Brown-Graham grew up in Baton Rouge, Louisiana, and earned her bachelor of arts in criminal justice from Louisiana State University. A renaissance woman who has made her mark professionally, she has selflessly supported causes by serving on many boards and organizations, including the Research Triangle Foundation, Z. Smith Reynolds Foundation, N.C. Housing Coalition, the North Carolina Justice Center, Blue Cross Blue Shield of North Carolina Foundation, East Durham Children’s Initiative and the Triangle Community Foundation — among others.

From 1998 to 2000, Brown-Graham served as vice president of the North Carolina Association of Black Lawyers. Then-President Asa L. Bell Jr. ’87 said she redefined the position and provided unparalleled vision and direction for the association while planning and coordinating excellent Continuing Legal Education programs for the membership.

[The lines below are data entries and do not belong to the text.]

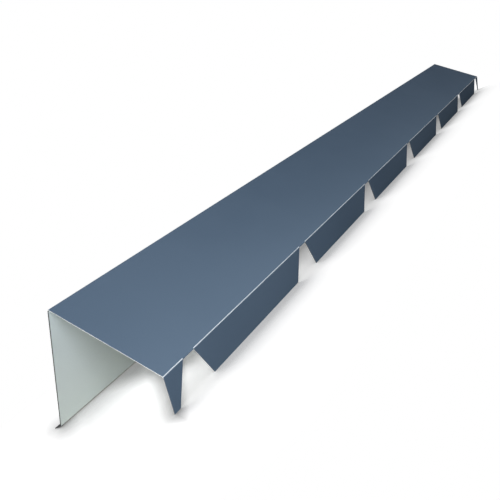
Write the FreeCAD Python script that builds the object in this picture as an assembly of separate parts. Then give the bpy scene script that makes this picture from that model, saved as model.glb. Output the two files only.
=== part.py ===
import FreeCAD, Part
import math
import os

# Roof ridge cap for the top edge of a single-pitch roof, folded from one strip of coated steel sheet.
# Lengths are in mm and angles in degrees.

# Sheet
sheet_thickness = 0.75
inside_bend_radius = 1.5

# Run along the ridge
cap_length = 2100.0
rib_pitch = 1000.0 / 3.0

# Section, measured on the coated side between the points where its flat faces would meet
flange_width = 180.0
leg_height = 210.0
kick_width = 17.0
tooth_depth = 53.0

# Bends
angle_between_flange_and_leg = 85.0
tooth_bend = 65.0
kick_bend = 45.0

# Openings between the teeth, which straddle the ribs of the roof panels
notch_width_at_fold = 23.0
notch_width_at_tip = 76.0


def along(point, direction, distance):
    return (point[0] + direction[0] * distance, point[1] + direction[1] * distance)


def heading(degrees):
    return (math.cos(math.radians(degrees)), math.sin(math.radians(degrees)))


def inward(direction):
    # From the coated side to the backing side, when the section is walked from tooth tip to kick edge
    return (direction[1], -direction[0])


def in_space(point, x=0.0):
    return FreeCAD.Vector(x, point[0], point[1])


def line(a, b):
    return Part.makeLine(in_space(a), in_space(b))


def arc(a, middle, b):
    return Part.Arc(in_space(a), in_space(middle), in_space(b)).toShape()


# Directions of the four flat strips, walked from the tooth tip over the ridge to the kick edge
up_tooth = heading(tooth_bend)
over_flange = heading(0.0)
down_leg = heading(angle_between_flange_and_leg - 180.0)
out_kick = heading(angle_between_flange_and_leg - 180.0 + kick_bend)

# Meeting points of the coated faces, with the ridge at the origin of the section
ridge = (0.0, 0.0)
fold = along(ridge, over_flange, -flange_width)
tooth_tip = along(fold, up_tooth, -tooth_depth)
foot = along(ridge, down_leg, leg_height)
kick_edge = along(foot, out_kick, kick_width)


def bend(corner, arriving, leaving, degrees, outward_bend):
    # The two ends and the middle of a bend, on the coated side and on the backing side
    coated_radius = inside_bend_radius if outward_bend else inside_bend_radius + sheet_thickness
    backing_radius = inside_bend_radius + sheet_thickness if outward_bend else inside_bend_radius
    setback = coated_radius * math.tan(math.radians(degrees) / 2)
    start = along(corner, arriving, -setback)
    end = along(corner, leaving, setback)
    side = -1.0 if outward_bend else 1.0
    centre = along(start, inward(arriving), side * coated_radius)
    reach = math.dist(corner, centre)
    to_corner = ((corner[0] - centre[0]) / reach, (corner[1] - centre[1]) / reach)
    coated = (start, along(centre, to_corner, coated_radius), end)
    backing = (
        along(start, inward(arriving), sheet_thickness),
        along(centre, to_corner, backing_radius),
        along(end, inward(leaving), sheet_thickness),
    )
    return coated, backing


def flat(a, b, edges):
    # Adds the flat between two points of the outline, unless a bend ends right where the next thing starts
    if math.dist(a, b) > 1e-6:
        edges.append(line(a, b))


def strip(first, last, bends):
    # Solid strip of sheet along the whole ridge, between two cut edges and through the bends given
    edges = []
    at = first[0]
    for coated, backing in bends:
        flat(at, coated[0], edges)
        edges.append(arc(*coated))
        at = coated[2]
    flat(at, last[0], edges)
    flat(last[0], last[1], edges)
    at = last[1]
    for coated, backing in reversed(bends):
        flat(at, backing[2], edges)
        edges.append(arc(backing[2], backing[1], backing[0]))
        at = backing[0]
    flat(at, first[1], edges)
    flat(first[1], first[0], edges)
    return Part.Face(Part.Wire(edges)).extrude(FreeCAD.Vector(cap_length, 0, 0))


# Cut edges of the sheet, each as its point on the coated side and its point on the backing side
tip_cut = (tooth_tip, along(tooth_tip, inward(up_tooth), sheet_thickness))
kick_cut = (kick_edge, along(kick_edge, inward(out_kick), sheet_thickness))

# Bends
fold_bend = bend(fold, up_tooth, over_flange, tooth_bend, False)
ridge_bend = bend(ridge, over_flange, down_leg, 180.0 - angle_between_flange_and_leg, False)
foot_bend = bend(foot, down_leg, out_kick, kick_bend, True)

# Top of the notches, where the apron's flat face meets the fold
notch_top = (fold_bend[0][0], fold_bend[1][0])

# Fold, flange, leg and drip kick
body = strip(notch_top, kick_cut, [fold_bend, ridge_bend, foot_bend])

# Flat apron below the fold, before its notches are cut
apron = strip(tip_cut, notch_top, [])

# Rib notches: narrow at the fold, wide at the tips, one for each rib and centred on the length
rib_count = int(cap_length / rib_pitch) + 1
first_rib = (cap_length - (rib_count - 1) * rib_pitch) / 2
clear = 4 * (sheet_thickness + inside_bend_radius)
notch_depth = math.dist(notch_top[0], tooth_tip)
flare = (notch_width_at_tip - notch_width_at_fold) / 2 / notch_depth
down_tooth = (-up_tooth[0], -up_tooth[1])
notches = []
for i in range(rib_count):
    middle = first_rib + i * rib_pitch
    half_root = notch_width_at_fold / 2
    half_tip = half_root + flare * (notch_depth + clear)
    corners = [
        (-half_root, -clear),
        (half_root, -clear),
        (half_root, 0.0),
        (half_tip, notch_depth + clear),
        (-half_tip, notch_depth + clear),
        (-half_root, 0.0),
    ]
    loop = []
    for across, down in corners:
        point = along(along(notch_top[0], down_tooth, down), inward(up_tooth), -clear)
        loop.append(in_space(point, middle + across))
    through = in_space(inward(up_tooth)) * (2 * clear)
    notches.append(Part.Face(Part.makePolygon(loop + loop[:1])).extrude(through))
teeth = apron.cut(notches)

# One piece of sheet
cap = body.fuse(teeth).removeSplitter()
cap = cap.Solids[0] if len(cap.Solids) == 1 else cap

# Lean at which the cap lies unheld on a level floor, on its kick edge and its tooth tips
for tip in tip_cut:
    for edge in kick_cut:
        lean = math.atan2(tip[1] - edge[1], edge[0] - tip[0])
        heights = [p[0] * math.sin(lean) + p[1] * math.cos(lean) for p in tip_cut + kick_cut]
        if min(heights) > edge[0] * math.sin(lean) + edge[1] * math.cos(lean) - 1e-9:
            rest_lean = lean
cap.rotate(FreeCAD.Vector(0, 0, 0), FreeCAD.Vector(1, 0, 0), math.degrees(rest_lean))

# Origin in the middle of the cap's footprint, on the floor
box = cap.optimalBoundingBox(False, False)
cap.translate(FreeCAD.Vector(-box.Center.x, -box.Center.y, -box.ZMin))

os.makedirs("parts", exist_ok=True)
cap.exportStep("parts/ridge_cap.step")
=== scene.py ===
import math
from collections import namedtuple

import bmesh
import bpy
from mathutils import Matrix, Vector


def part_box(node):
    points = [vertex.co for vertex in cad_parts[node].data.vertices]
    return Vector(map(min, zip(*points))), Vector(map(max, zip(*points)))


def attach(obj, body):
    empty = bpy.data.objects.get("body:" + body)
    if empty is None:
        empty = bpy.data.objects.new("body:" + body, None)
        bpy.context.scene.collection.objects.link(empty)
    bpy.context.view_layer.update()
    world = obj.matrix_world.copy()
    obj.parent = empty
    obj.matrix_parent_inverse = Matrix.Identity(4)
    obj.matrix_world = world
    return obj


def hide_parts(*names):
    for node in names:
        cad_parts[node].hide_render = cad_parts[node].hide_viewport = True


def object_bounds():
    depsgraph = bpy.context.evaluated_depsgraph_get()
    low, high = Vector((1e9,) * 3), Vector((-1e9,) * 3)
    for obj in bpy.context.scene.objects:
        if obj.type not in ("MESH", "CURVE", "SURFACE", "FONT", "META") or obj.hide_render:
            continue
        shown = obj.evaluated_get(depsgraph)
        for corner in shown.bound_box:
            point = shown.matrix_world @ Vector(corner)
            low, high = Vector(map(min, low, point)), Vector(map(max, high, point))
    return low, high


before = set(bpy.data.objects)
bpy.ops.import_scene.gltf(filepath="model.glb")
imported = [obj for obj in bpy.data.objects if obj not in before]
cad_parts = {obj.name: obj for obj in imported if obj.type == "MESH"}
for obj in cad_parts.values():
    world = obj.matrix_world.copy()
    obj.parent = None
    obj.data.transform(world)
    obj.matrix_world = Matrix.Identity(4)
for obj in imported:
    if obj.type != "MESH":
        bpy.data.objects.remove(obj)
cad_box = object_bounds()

# Half of the part's length and width, in metres
HALF_LENGTH = (cad_box[1].x - cad_box[0].x) / 2
HALF_WIDTH = (cad_box[1].y - cad_box[0].y) / 2

# Folded sheet, in metres and degrees
SHEET_THICKNESS = 0.00075
INSIDE_BEND_RADIUS = 0.0015
FLANGE_WIDTH = 0.180
LEG_HEIGHT = 0.210
KICK_WIDTH = 0.017
TOOTH_DEPTH = 0.053
ANGLE_BETWEEN_FLANGE_AND_LEG = 85.0
TOOTH_BEND = 65.0
KICK_BEND = 45.0

# Openings between the teeth, in metres
RIB_PITCH = 1.0 / 3.0
NOTCH_WIDTH_AT_FOLD = 0.023
NOTCH_WIDTH_AT_TIP = 0.076

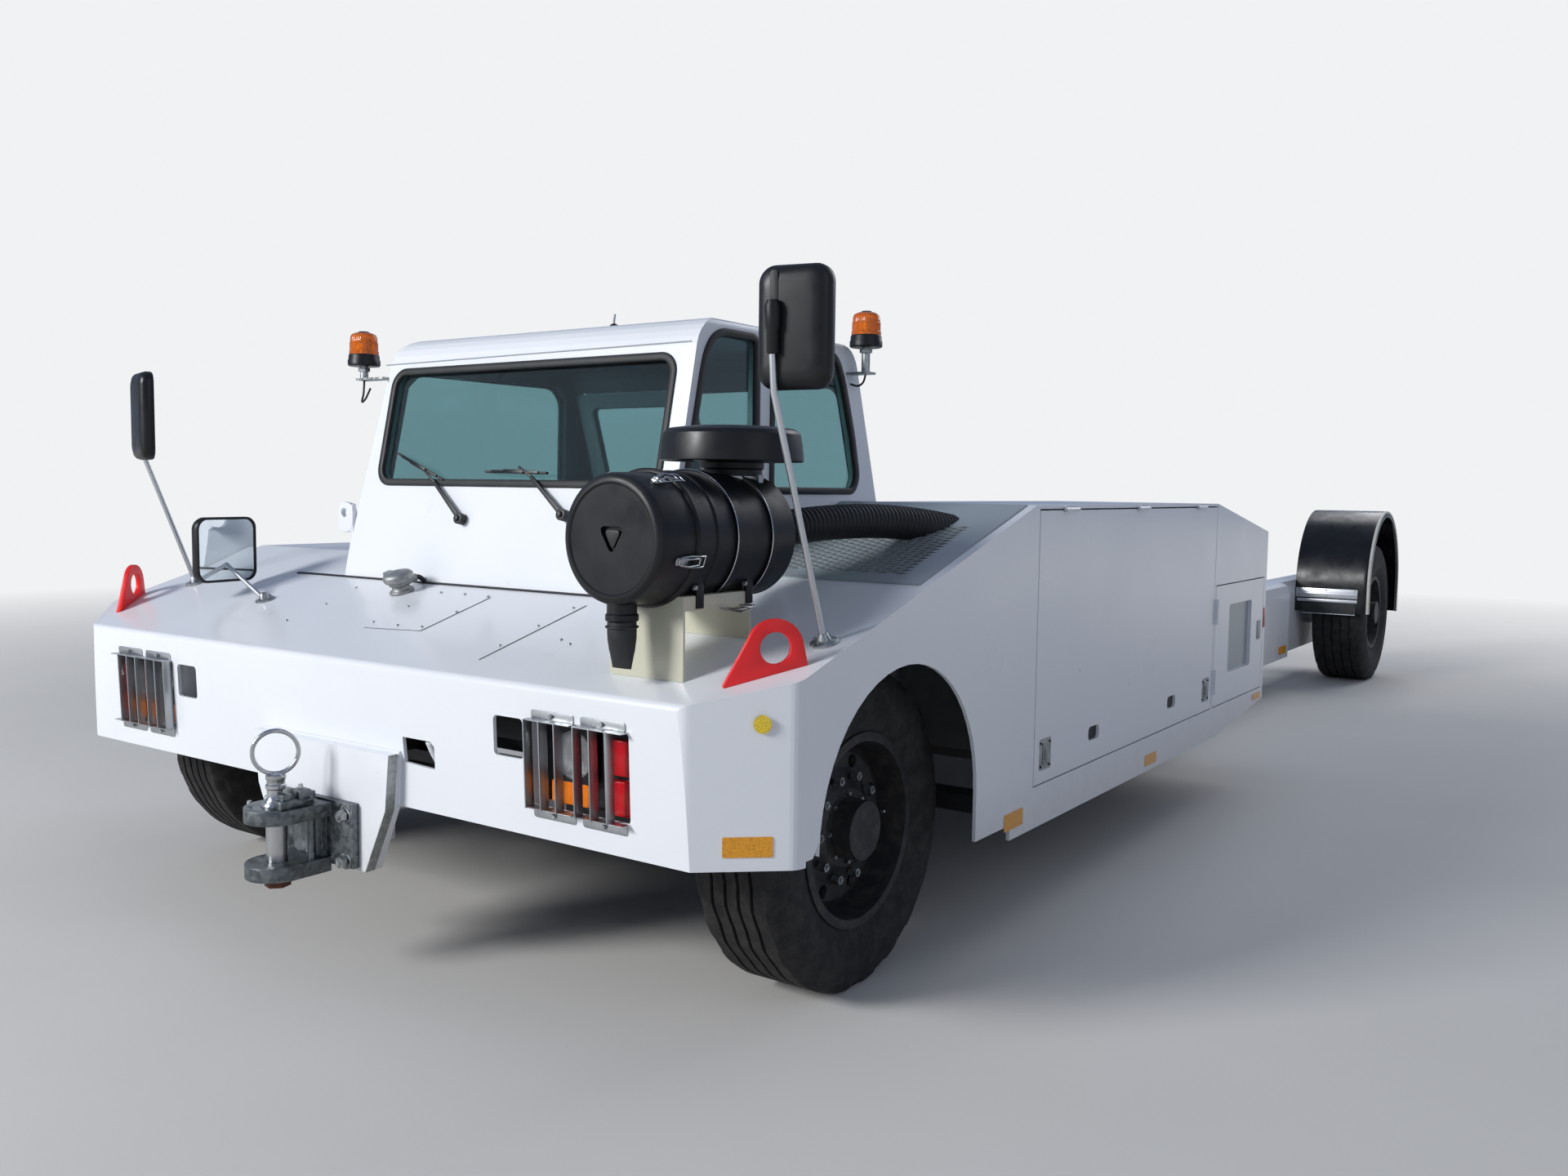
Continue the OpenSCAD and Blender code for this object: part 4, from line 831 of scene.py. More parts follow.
for node, thing in nodes.items():
    slot = next(s["material_slot"] for s in frame["record"]["subparts"] if s["node"] == node)
    thing.data.materials.clear()
    thing.data.materials.append(paint["cab_paint" if node == "cab_shell" else slot])

# Body planes, in millimetres from the front axle; the last value of an on_ function is the way off the plane

NOSE_X = 821
NOSE_Z = 975
NOSE_BASE = 548
NOSE_LEAN = 17
DECK_RISE = 0.31
HALF_W = 1673
FACE_HALF = 1441
CORNER_X = 619
ARM_HALF = 1030
DECK_UP = (0.296, 0, 0.955)
RIGHT_WALL_SLOPE = 0.1065
RIGHT_WALL_FOOT = 1300
# Which way the cab's leaning walls face
SCREEN_OUT = (0.978, 0, 0.208)
BACK_OUT = (-0.954, 0, 0.298)
RIGHT_OUT = (0, -1, 0.106)


def lean_x(z):
    return NOSE_X - NOSE_LEAN * (NOSE_Z - z) / (NOSE_Z - NOSE_BASE)


def deck_z(x):
    return NOSE_Z + (NOSE_X - x) * DECK_RISE


def on_front(y, z, out):
    return at(lean_x(z) + out, y, z)


def on_deck(x, y, out):
    return at(x + out * DECK_UP[0], y, deck_z(x) + out * DECK_UP[2])


def on_screen(y, z, out):
    """On the cab's leaning front wall."""
    x = CAB_FOOT[0] - (z - CAB_FOOT[1]) * CAB_SLOPE
    return at(x + out * SCREEN_OUT[0], y, z + out * SCREEN_OUT[2])


def on_back(y, z, out):
    """On the cab's leaning rear wall."""
    x = -CAB_BACK[0] - (CAB_BACK[1] - z) * BACK_SLOPE
    return at(x + out * BACK_OUT[0], y, z + out * BACK_OUT[2])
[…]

Her devotion to Carolina is evident: She served as the keynote speaker for Minority Law Day in 2001 and 2002. She was this year’s University Day celebration speaker and serves on the search committee to select the next chancellor.

In his nomination, Keith Sutton said Brown-Graham deserves the Harvey E. Beech Outstanding Alumni Award based on her exemplary leadership. “She has been an extraordinary leader in the policy and government arena and has set a visionary course for the future of North Carolina and its citizens,” he said.

Brown-Graham is a William C. Friday Fellow, an American Marshall Fellow and an Eisenhower Fellow. The Triangle Business Journal named her a 2014 Woman in Business for her policy leadership and a 2017 CEO of the Year. In 2013 during the Obama Administration, she received the White House’s Champion of Change in Civic Engagement award.

Ask about her career successes and Brown-Graham quickly credits her law school days at Carolina.

“Many people leave law school having mostly learned how to fight ably in the world of winners and losers,” she says. “I left having mostly learned that effective advocacy includes the skill of working across differences to get things done. I owe the UNC School of Law for the gift of that indispensable discovery.”